▸ **Data excerpt**:
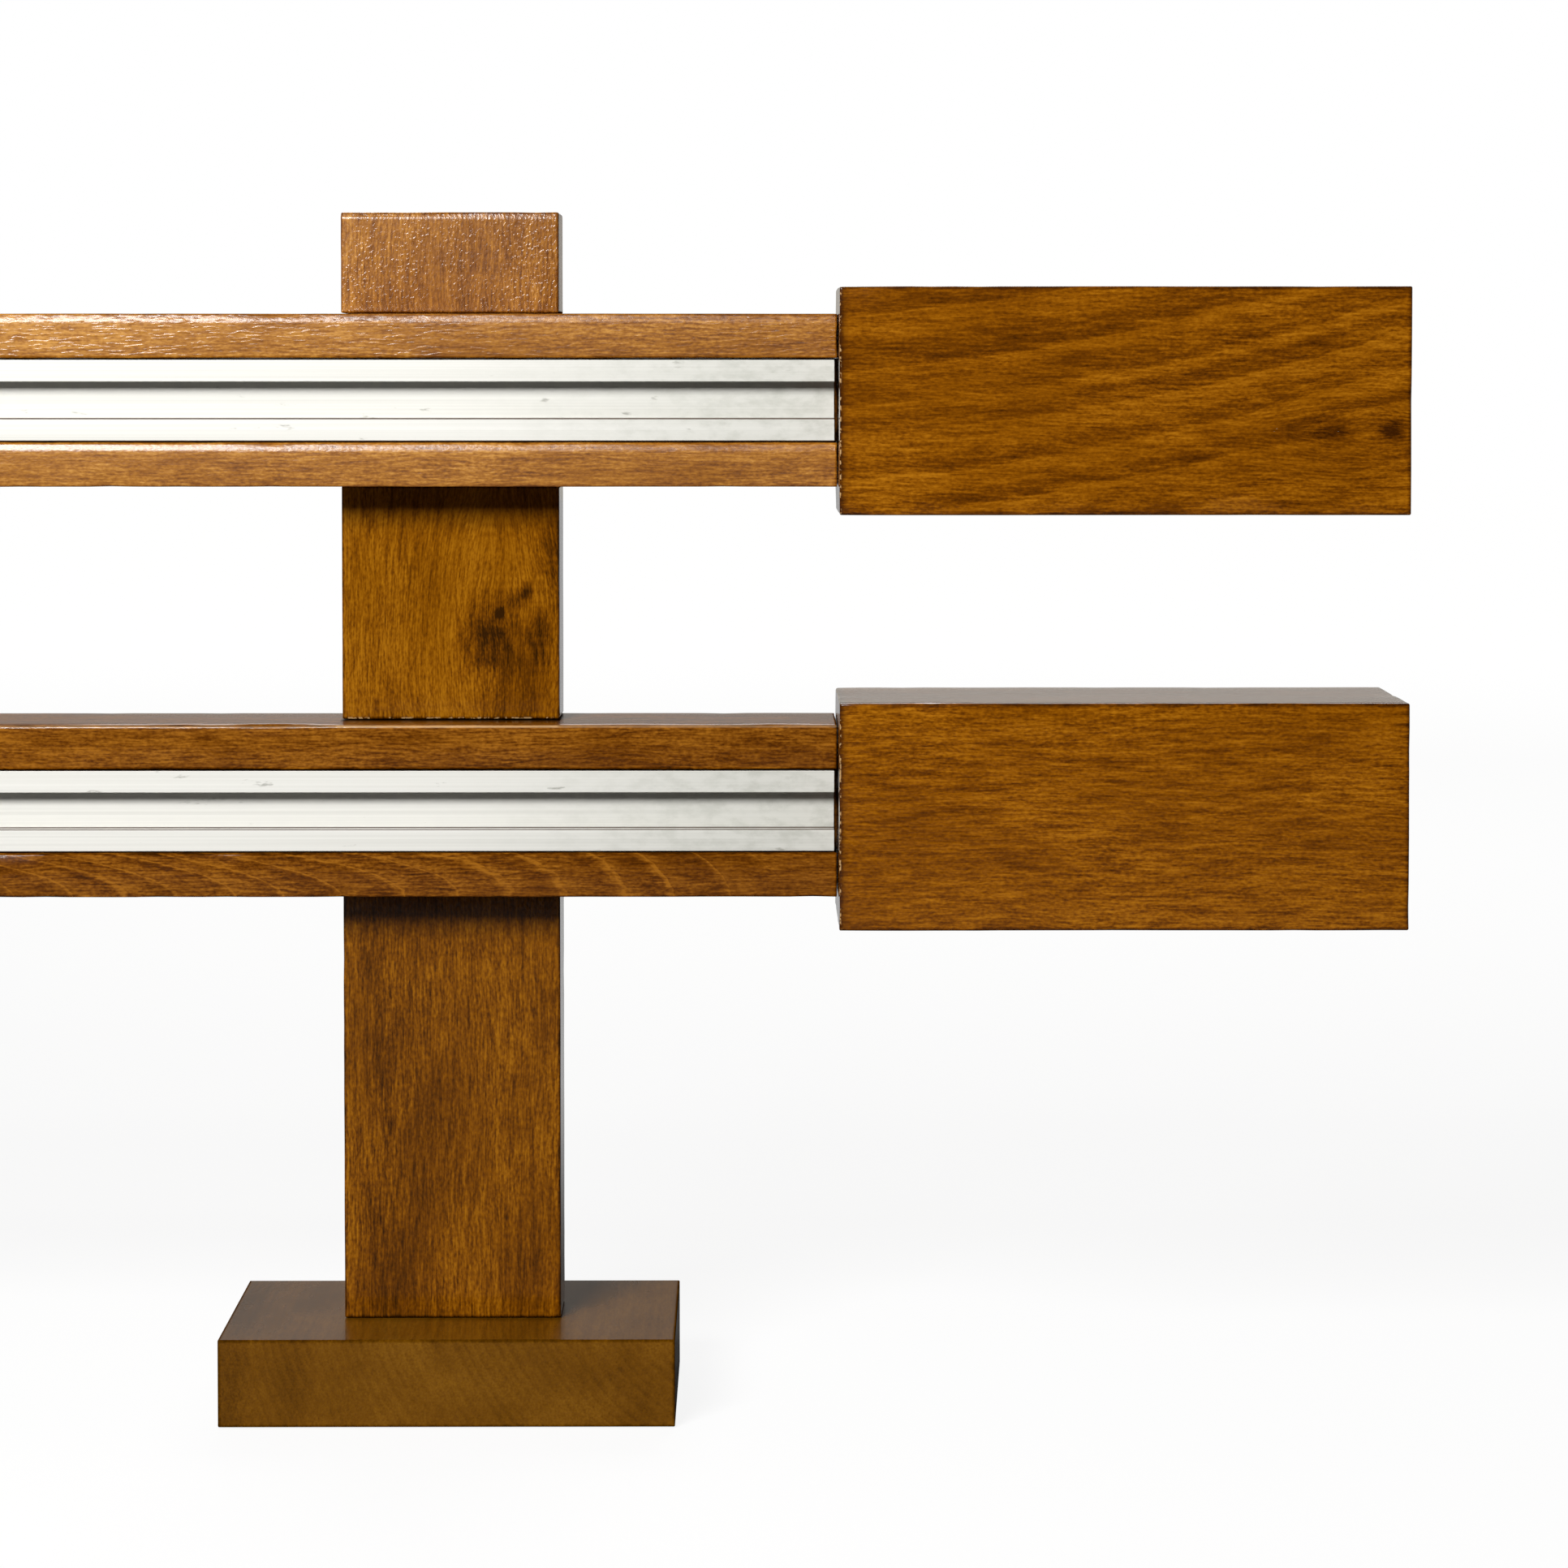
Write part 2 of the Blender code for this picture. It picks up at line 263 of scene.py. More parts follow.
def chipped_end(shader, color, place, edge, from_face, look):
    """Darker stain towards a cut end, and pale chips along its arris."""
    stained = shader.smooth(from_face, 0.0, look.get("chip_stain", 4.5 * MM), 0.6, 0.0)
    color = shader.mix(stained, color, END_STAIN)
    chip = shader.noise(place, (420, 420, 420), (look["seed"], 0, 0), 2, 0.6)
    by_edge = shader.smooth(edge, 0.5 * MM, 1.1 * MM, 1.0, 0.0)
    by_face = shader.smooth(from_face, 0.6 * MM, 1.6 * MM, 0.85, 0.0)
    return shader.mix(shader.product(shader.smooth(chip, 0.52, 0.6), by_edge, by_face), color, CHIPPED_WOOD)


def stood_on_top(shader, color, along, coarse, low, high):
    """A rail's top round its posts: a pale rubbed front arris that is also a painted highlight, painted shade
    under and just in front of each post, and dust on the varnish.
    """
    from_post = shader.gap(shader.math("ABSOLUTE", along), POST_X)
    under = shader.smooth(from_post, POST_HALF_WIDTH - 0.5 * MM, POST_HALF_WIDTH + 1 * MM, 1.0, 0.0)
    from_top = face_distance(shader, low, high, (2, 1))
    from_front = face_distance(shader, low, high, (1, -1))
    # A pale line along the front arris of the top, stronger under the posts: partly rubbed wood, partly a
    # painted highlight where the arris catches the key light.
    rub = shader.product(
        shader.math("MULTIPLY_ADD", under, 0.35, 0.3),
        shader.smooth(from_top, 0.5 * MM, 1.4 * MM, 1.0, 0.0),
        shader.smooth(from_front, 0.4 * MM, 1.0 * MM, 1.0, 0.0),
        shader.smooth(coarse, 0.3, 0.55, 0.6, 1.0),
    )
    color = shader.mix(rub, color, RUB_AND_HIGHLIGHT_WOOD)
    top = shader.smooth(from_top, 0.3 * MM, 0.7 * MM, 1.0, 0.0)
    # Painted shade: the top goes nearly black under each post and in the corner just in front of it, where
    # the post shades it, and loses most of its varnish there.
    corner_shade = shader.product(under, top, shader.smooth(from_front, 10 * MM, 25 * MM))
    color = shader.mix(shader.math("MULTIPLY", corner_shade, 0.9), color, CORNER_SHADE)
    dust = shader.math("MULTIPLY_ADD", top, -0.55, 1.0)
    return color, shader.product(dust, shader.math("MULTIPLY_ADD", corner_shade, -0.8, 1.0))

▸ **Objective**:
Only the lines from the beginning of the material to the line containing "by_face), color, CHIPPED_WOOD)" should be echoed, verbatim and in full.

▸ **Output**:
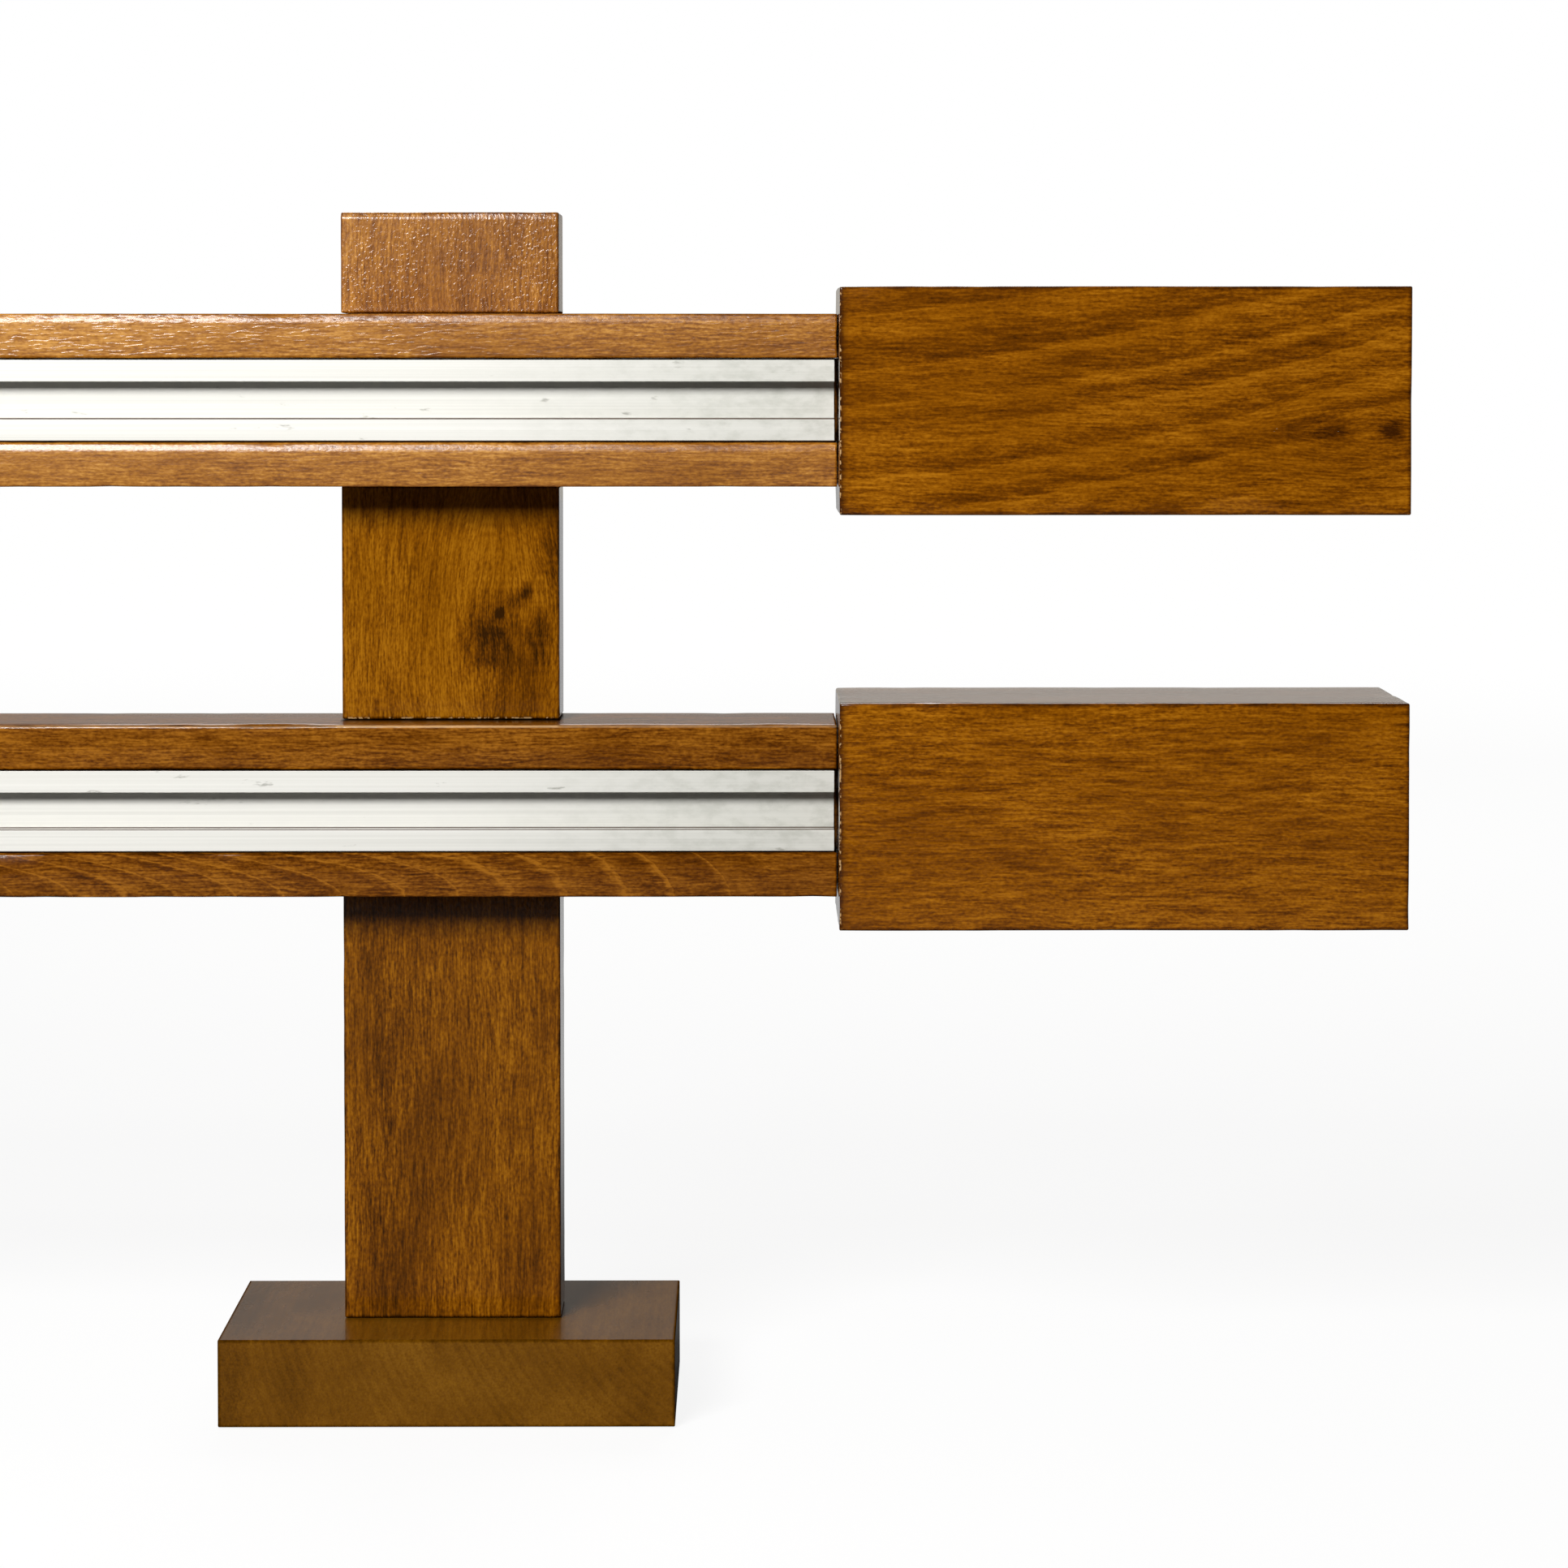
Write part 2 of the Blender code for this picture. It picks up at line 263 of scene.py. More parts follow.
def chipped_end(shader, color, place, edge, from_face, look):
    """Darker stain towards a cut end, and pale chips along its arris."""
    stained = shader.smooth(from_face, 0.0, look.get("chip_stain", 4.5 * MM), 0.6, 0.0)
    color = shader.mix(stained, color, END_STAIN)
    chip = shader.noise(place, (420, 420, 420), (look["seed"], 0, 0), 2, 0.6)
    by_edge = shader.smooth(edge, 0.5 * MM, 1.1 * MM, 1.0, 0.0)
    by_face = shader.smooth(from_face, 0.6 * MM, 1.6 * MM, 0.85, 0.0)
    return shader.mix(shader.product(shader.smooth(chip, 0.52, 0.6), by_edge, by_face), color, CHIPPED_WOOD)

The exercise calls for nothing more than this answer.